Aber selbst wenn unstrittig ist, dass eine zeitgemäße Literaturgeschichte "nicht auf einen Sprach- und Kulturraum, schon gar nicht auf eine bestimmte Nation beschränkt" (ebd.) sein kann und auch die Geschichte anderer Medien mit einbeziehen muss, steckt z. B. eine gobalgeschichtlich orientierte Literaturgeschichtsschreibung noch in den Anfängen und bewegt sich im Spannungsfeld zwischen Mono- und Multiperspektivismus.

Insgesamt gesehen hat die ▪ Kompetenzorientierung des Literaturunterrichts "die Rolle fachlichen Wissens für die Lösung fachlicher Probleme wieder stark akzentuiert." (Born/Kämper-van den Boogaart 32019, S.91), auch wenn sie nur "am Ende der Sekundarstufe I sowie im Oberstufenunterricht und dort eng mit der Vermittlung von Epochenkonzepten verknüpft" (Kepser/Abraham 42016, S.56), größeres Gewicht erhalten hat.

Zu diesem Fachwissen gehört hier jedenfalls auch ▪ literaturgeschichtliches Wissen, weil es neben anderen Aspekten, wie z.B. die Ermöglichung von Alteritätsserfahrungen, literaturgeschichtliche Phänomene in räumliche und zeitliche Ordnungsmuster bringen kann, die als zu reflektierende ▪ dynamische kognitive Schemata die ▪ Slots (Leerstellen) bieten, an denen die Elemente des erworbenen Überblicks- bzw.

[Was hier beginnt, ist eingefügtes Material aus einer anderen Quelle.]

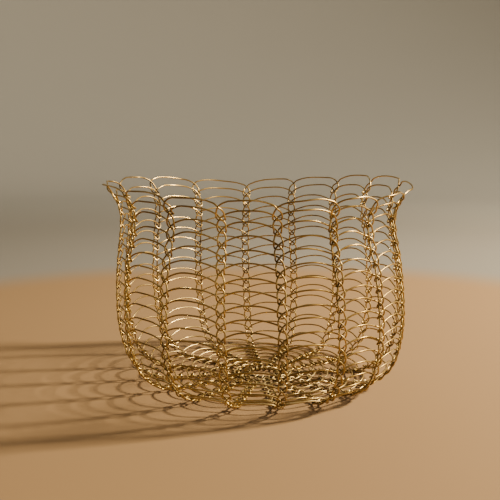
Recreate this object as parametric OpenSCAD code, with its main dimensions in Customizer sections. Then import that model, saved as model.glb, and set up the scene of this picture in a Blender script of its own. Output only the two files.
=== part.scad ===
// Round open basket looped by hand from one kind of brass wire.
// The work starts at a small ring in the middle of the base. Every later round is one course of
// crossed loops, hooked behind the crossings of the course before, out over the base and up the wall.

/* [Wire] */
// Diameter of the drawn wire
wire_d = 1.0; // [0.8:0.05:1.05]

/* [Loops] */
// Loops in every course, which stand above each other as columns
columns = 16; // [14:2:18]
// Courses that lie in the flat base and its rounded edge
base_courses = 8; // [7:1:9]
// Courses that stand in the wall
wall_courses = 16; // [15:1:17]
// Half of the widest part of a loop, at the wire's centre
loop_half_w = 2.4; // [2.2:0.1:2.9]
// How far a floating arc rises between two columns
arc_rise = 5.0; // [2.5:0.1:5.5]

/* [Outline] */
// Radius of the flat part of the base
base_r = 64; // [60:1:66]
// Length of the rounded edge between base and wall, measured along the curve
edge_len = 36; // [32:1:40]
// Angle through which the rounded edge turns up
edge_turn = 72; // [68:1:74]
// Length of the lower wall, up to where it stands upright
low_wall_len = 29; // [24:1:34]
// Angle through which the lower wall turns
low_wall_turn = 18; // [16:1:20]
// Length of the upper wall, which leans in
high_wall_len = 44; // [40:1:48]
// Angle through which the upper wall leans in
high_wall_turn = 10; // [8:1:12]
// Length of the waist under the rim
waist_len = 14; // [12:1:16]
// Angle through which the waist straightens again
waist_turn = -8; // [-10:1:-6]
// Length of the flared rim
flare_len = 23; // [20:1:24]
// Angle through which the rim flares out
flare_turn = -56; // [-60:1:-50]

/* [Handwork] */
// How far the wall leans to the right below the rim
lean = 3.5; // [0:0.5:5]
// Rise or fall of the wavy lip at even steps round it, from the first column on
lip_rise = [-0.5, 0.5, 0, 1.5, 4.5, 5.5, 3, 0.5, -2.5, 0.5, 4, 4, 4, 3.5, 2.5, 0];
// Degrees by which the columns are set off sideways at the lip, at the same steps
lip_shift = [-1, -2, -4, -6, 0, 0.5, 0, -1, -2.5, -1, -2.5, 0, 3, 9, 5, 2];
// Main part of the sideways wander of the columns, in degrees
column_wander = 2.3; // [0:0.1:2.5]
// How far a crossing strays up or down from its course
crossing_stray = 0.4; // [0:0.1:0.6]
// Share by which loops and arcs differ in size
size_spread = 0.10; // [0:0.01:0.15]
// Angle of the first column, in degrees from +X
first_column = -82.5; // [-90:0.5:-70]

/* [Start ring] */
// Radius of the ring that the first course is hooked on
ring_r = 10; // [9.5:0.5:12]

/* [Hidden] */
// Three-sided section of a looped wire, and its reach from the centre line
section_sides = 3;
section_r = 0.7 * wire_d;
ring_fn = 96;

// Layers of the loops, measured from the basket's skin: plus is outside, minus is inside
cross_front = 0.80 * wire_d;
cross_back = -0.42 * wire_d;
belly_out = 0.52 * wire_d;
strand_out = 0.88 * wire_d;
foot_in = -1.30 * wire_d;
arc_in = -0.90 * wire_d;
arc_top_in = -0.40 * wire_d;
ring_in = -0.10 * wire_d;

// A loop's own proportions
belly_drop = 0.45;
belly_share = 0.90;
strand_up = 1.4;
foot_share = 0.60;
foot_down = 1.9;
arc_step = 3.2;
arc_peak_share = 0.45;
rim_peak_share = 0.27;
loop_per_space = 0.33;
step_per_space = 0.22;
rise_per_space = 0.22;
rise_start_share = 0.45;
rise_end_share = 0.40;

// A column space wider than this has room for the top of an arc
wide_space = 30;

// How the first course wraps round the start ring
wrap_half_share = 0.35;
wrap_reach = 1.15 * wire_d;
wrap_past = 1.2 * wire_d;

// Outline length between the start ring and the first crossings, and between the last crossings and the lip
first_gap = 8.5;
lip_gap = 3.5;

// The handwork on the columns is all there from this distance outwards
wander_full_at = 90;

// Share of the lip's shift that the wall has already, and where the rest of it starts
wall_shift_share = 0.3;
shift_from = 165;

// The skin stands this far above the surface that the basket rests on
skin_z = strand_out + section_r;

// The outline, from the middle of the base to the lip: each run is [length, angle turned]
outline = [
    [base_r, 0],
    [edge_len, edge_turn],
    [low_wall_len, low_wall_turn],
    [high_wall_len, high_wall_turn],
    [waist_len, waist_turn],
    [flare_len, flare_turn],
];
outline_len = base_r + edge_len + low_wall_len + high_wall_len + waist_len + flare_len;

// Courses are evenly spaced along the outline
courses = base_courses + wall_courses + 1;
first_level = ring_r + first_gap;
top_level = outline_len - lip_gap;
course_pitch = (top_level - first_level) / (courses - 1);

// Tilt of the section from the skin, in degrees, which keeps its corners off the way the wire runs
section_tilt = 25;

function two_digits(n) = n < 10 ? str("0", n) : str(n);

function course_name(k) =
    k <= base_courses ? str("base_course_", two_digits(k))
    : k < courses ? str("wall_course_", two_digits(k - base_courses))
    : "rim_course";

function unit(v) = v / norm(v);

// Distance of a course from the middle of the base, along the outline
function level(k) = k == 0 ? ring_r : first_level + course_pitch * (k - 1);

// Handwork never repeats exactly: a number from -1 to 1 for column j of course k
function uneven(j, k, kind) = sin(137.5 * (j % columns) + 211 * k + 90 * kind);

// Distance of one crossing along the outline
function crossing(j, k) = level(k) + (k == 0 ? 0 : crossing_stray * uneven(j, k, 0));

// State [radius, height, heading] after following one run of the outline for a length
function follow(state, run, len) =
    let (r = state[0], z = state[1], h = state[2], turn = run[1] / run[0])
    turn == 0
    ? [r + len * cos(h), z + len * sin(h), h]
    : let (bend_r = 180 / (PI * turn), h2 = h + turn * len)
      [r + bend_r * (sin(h2) - sin(h)), z + bend_r * (cos(h) - cos(h2)), h2];

// The skin's radius, height and heading at a distance s along the outline
function skin(s, i = 0, state = [0, skin_z, 0]) =
    s <= outline[i][0] || i == len(outline) - 1
    ? follow(state, outline[i], s)
    : skin(s - outline[i][0], i + 1, follow(state, outline[i], outline[i][0]));

// How far up from the base a distance s is: 0 on the base, 1 at the lip
function up(s) = max(0, (s - base_r) / (outline_len - base_r));

// How far the skin has leaned at a distance s, and how high the lip's rise has carried it at an angle a
function leaned(s) = lean * (1 - pow(up(s), 1.5));
function risen(a, s) = round_the_lip(lip_rise, a) * pow(up(s), 2.5);

// A value between the steps of a list that goes once round the lip
function round_the_lip(list, a) =
    let (n = len(list), t = (a - first_column) / 360 * n, i = floor(t), past = t - i,
         i1 = (i % n + n) % n, i2 = (i1 + 1) % n)
    list[i1] * (1 - past) + list[i2] * past;

// Share of the lip's shift that a column has at a distance s
function shifted(s) =
    wall_shift_share * min(1, s / wander_full_at)
    + (1 - wall_shift_share) * max(0, (s - shift_from) / (outline_len - shift_from));

// Angle of a column at a distance s along the outline
function column_angle(j, s) =
    let (c = 360 / columns * j)
    first_column + c + shifted(s) * round_the_lip(lip_shift, first_column + c)
    + column_wander * min(1, s / wander_full_at) * (
        0.65 * sin(c - 115)
        + sin(3 * c + 73 + 0.3 * s)
        + 0.48 * sin(5 * c - 132 + 0.5 * s)
    );

// A point at angle a, distance s along the outline and w outside the skin
function at(a, s, w) =
    let (p = skin(s), r = p[0] + w * sin(p[2]), z = p[1] - w * cos(p[2]))
    [r * cos(a) + leaned(s), r * sin(a), z + risen(a, s)];

// The same, with the angle given as a sideways distance u from column j
function beside(j, u, s, w) = at(column_angle(j, s) + u / skin(s)[0] * 180 / PI, s, w);

// Direction that the section's first corner points to, at angle a and distance s
function corner_way(a, s) =
    let (h = skin(s)[2] + section_tilt)
    [sin(h) * cos(a), sin(h) * sin(a), -cos(h)];

// Room that one loop has round the basket
function space(k) = 2 * PI * skin(level(k))[0] / columns;
function half_w(j, k) = min(loop_half_w, loop_per_space * space(k)) * (1 + size_spread * uneven(j, k, 1));

// One loop as rows of [sideways distance, distance along the outline, distance outside the skin].
// The wire comes in over the crossing, runs down the right side, behind the course before, and up the left.
function hooked_loop(j, k) =
    let (s = crossing(j, k), below = crossing(j, k - 1), belly = s - belly_drop * (s - below),
         side = belly_share * half_w(j, k), strand = half_w(j, k - 1), foot = foot_share * strand)
    [
        [0, s, cross_front],
        [side, belly, belly_out],
        [strand, below + strand_up, strand_out],
        [foot, below - foot_down, foot_in],
        [-foot, below - foot_down, foot_in],
        [-strand, below + strand_up, strand_out],
        [-side, belly, belly_out],
        [0, s, cross_back],
    ];

// A loop of the first course is wrapped once round the centre ring instead
function wrapped_loop(j) =
    let (s = crossing(j, 1), belly = s - belly_drop * (s - ring_r),
         side = half_w(j, 1), wrap = wrap_half_share * side)
    [
        [0, s, cross_front],
        [side, belly, belly_out],
        [wrap, ring_r, ring_in + wrap_reach],
        [0, ring_r - wrap_past, ring_in],
        [-wrap, ring_r, ring_in - wrap_reach],
        [-side, belly, 0],
        [0, s, cross_back],
    ];

// The floating arc that leads from a crossing to the next column
function arc_points(j, k) =
    let (s1 = crossing(j, k), s2 = crossing(j + 1, k),
         share = (k < courses ? arc_peak_share : rim_peak_share) + 0.5 * size_spread * uneven(j, k, 2),
         rise = min(arc_rise, rise_per_space * space(k)) * (1 + size_spread * uneven(j, k, 3)),
         step = min(arc_step, step_per_space * space(k)),
         peak_s = (1 - share) * s1 + share * s2 + rise,
         peak_angle = (1 - share) * column_angle(j, peak_s) + share * column_angle(j + 1, peak_s))
    concat(
        [beside(j, step, s1 + rise_start_share * rise, arc_in)],
        space(k) > wide_space ? [at(peak_angle, peak_s, arc_top_in)] : [],
        [beside(j + 1, -step, s2 + rise_end_share * rise, arc_in)]
    );

// One loop and the arc after it
function stitch(j, k) =
    concat(
        [for (p = k == 1 ? wrapped_loop(j) : hooked_loop(j, k)) beside(j, p[0], p[1], p[2])],
        arc_points(j, k)
    );

// Corners of the wire's section at a point, square to the way the wire runs there
function section(before, here, after, k) =
    let (way = unit(after - before), s = level(k), a = atan2(here[1], here[0] - leaned(s)),
         across = unit(cross(way, corner_way(a, s))), out = cross(across, way))
    [for (q = [0:section_sides - 1])
        let (turn = 90 + 360 / section_sides * q)
        here + section_r * (cos(turn) * across + sin(turn) * out)];

// A closed round of wire through a list of points
module wire_round(path, k) {
    n = len(path);
    corners = [for (i = [0:n - 1]) each section(path[(i + n - 1) % n], path[i], path[(i + 1) % n], k)];
    faces = [
        for (i = [0:n - 1], q = [0:section_sides - 1])
        let (i2 = (i + 1) % n, q2 = (q + 1) % section_sides,
             a = i * section_sides + q, b = i * section_sides + q2,
             c = i2 * section_sides + q2, d = i2 * section_sides + q)
        each [[a, b, c], [a, c, d]]
    ];
    polyhedron(corners, faces, convexity = 10);
}

// One course: every loop and arc of one round of the work
module course(k) {
    color("goldenrod")
    wire_round([for (j = [0:columns - 1]) each stitch(j, k)], k);
}

// Plain ring of wire in the middle of the base
module centre_ring() {
    color("darkgoldenrod")
    translate([lean, 0, skin_z - ring_in])
    rotate_extrude($fn = ring_fn)
    translate([ring_r, 0])
    circle(d = wire_d, $fn = 24);
}

centre_ring();
for (k = [1:courses]) course(k);
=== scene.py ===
# %% [markdown]
# # A wire produce basket, looped by hand
#
# The basket is an open bowl for fruit and vegetables, about 200 mm across and 134 mm high. It is
# worked like looped knitting from one gauge of bare brass wire, 1 mm thick. The work starts on a small
# ring in the middle of the base. Every later round, or course, hooks one teardrop loop behind each
# crossing of the course before, and lets the wire float in a shallow arc to the next loop. The loops
# stand above each other as sixteen braided columns, and the floating arcs make the ladders between
# them. Nothing is soldered, glued or clipped.
#
# In this lesson each course becomes one smooth wire. It takes the place of the plainer solid of the
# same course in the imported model, and keeps that solid's position and size.

# %% [markdown]
# ## The frame
#
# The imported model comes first, as the fixed frame for the looks.

# %% Load the frame
from math import atan2, cos, degrees, floor, hypot, pi, radians, sin

import bmesh
import bpy
import numpy as np
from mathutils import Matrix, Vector
from mathutils.kdtree import KDTree


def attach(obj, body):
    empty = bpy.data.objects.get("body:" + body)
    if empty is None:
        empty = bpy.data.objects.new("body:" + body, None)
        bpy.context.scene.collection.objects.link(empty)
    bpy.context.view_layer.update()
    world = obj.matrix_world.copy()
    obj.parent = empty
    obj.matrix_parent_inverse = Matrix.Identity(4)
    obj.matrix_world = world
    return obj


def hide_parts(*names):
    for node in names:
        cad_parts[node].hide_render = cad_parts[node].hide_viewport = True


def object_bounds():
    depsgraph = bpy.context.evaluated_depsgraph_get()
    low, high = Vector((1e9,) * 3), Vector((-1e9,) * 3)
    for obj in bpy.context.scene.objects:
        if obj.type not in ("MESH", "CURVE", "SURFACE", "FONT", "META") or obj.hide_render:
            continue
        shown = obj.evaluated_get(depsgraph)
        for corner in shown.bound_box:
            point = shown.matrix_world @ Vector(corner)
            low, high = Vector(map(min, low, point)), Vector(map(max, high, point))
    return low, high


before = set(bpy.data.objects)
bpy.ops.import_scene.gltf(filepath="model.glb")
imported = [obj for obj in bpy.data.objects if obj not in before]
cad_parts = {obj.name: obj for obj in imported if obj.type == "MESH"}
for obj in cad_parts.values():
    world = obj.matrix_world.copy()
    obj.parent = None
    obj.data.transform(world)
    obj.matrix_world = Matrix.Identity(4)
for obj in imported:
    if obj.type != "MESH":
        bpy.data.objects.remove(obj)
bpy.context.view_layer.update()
print("CAD nodes:", len(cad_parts))

# %% [markdown]
# ## Measures of the work
#
# A maker of such a basket thinks in millimetres, counts and turns, so these values are in
# millimetres and degrees, and they become metres only when a wire is made. They are the same values
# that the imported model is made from. The outline runs from the middle of the base to the lip as a
# chain of even bends. That is how a soft wall behaves when it is shaped over the hands: it never has
# a sharp corner, and each bend runs smoothly into the next one.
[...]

Orientierungswissen mental "andocken" können.

In den ▪ KMK-Bildungsstandards für die schriftliche Abiturprüfung im Fach Deutsch (2012) im ▪ Kompetenzbereich Sich mit literarischen Texten auseinandersetzen wird die Bedeutung literaturgeschichtlichen und poetologischen Überblickswissens ausdrücklich eingefordert und in den verschiedenen Lehr- und Bildungsplänen der Bundesländer in Kompetenzerwartungen und Standards umgesetzt  (z. B. Bayern, Baden-Württemberg).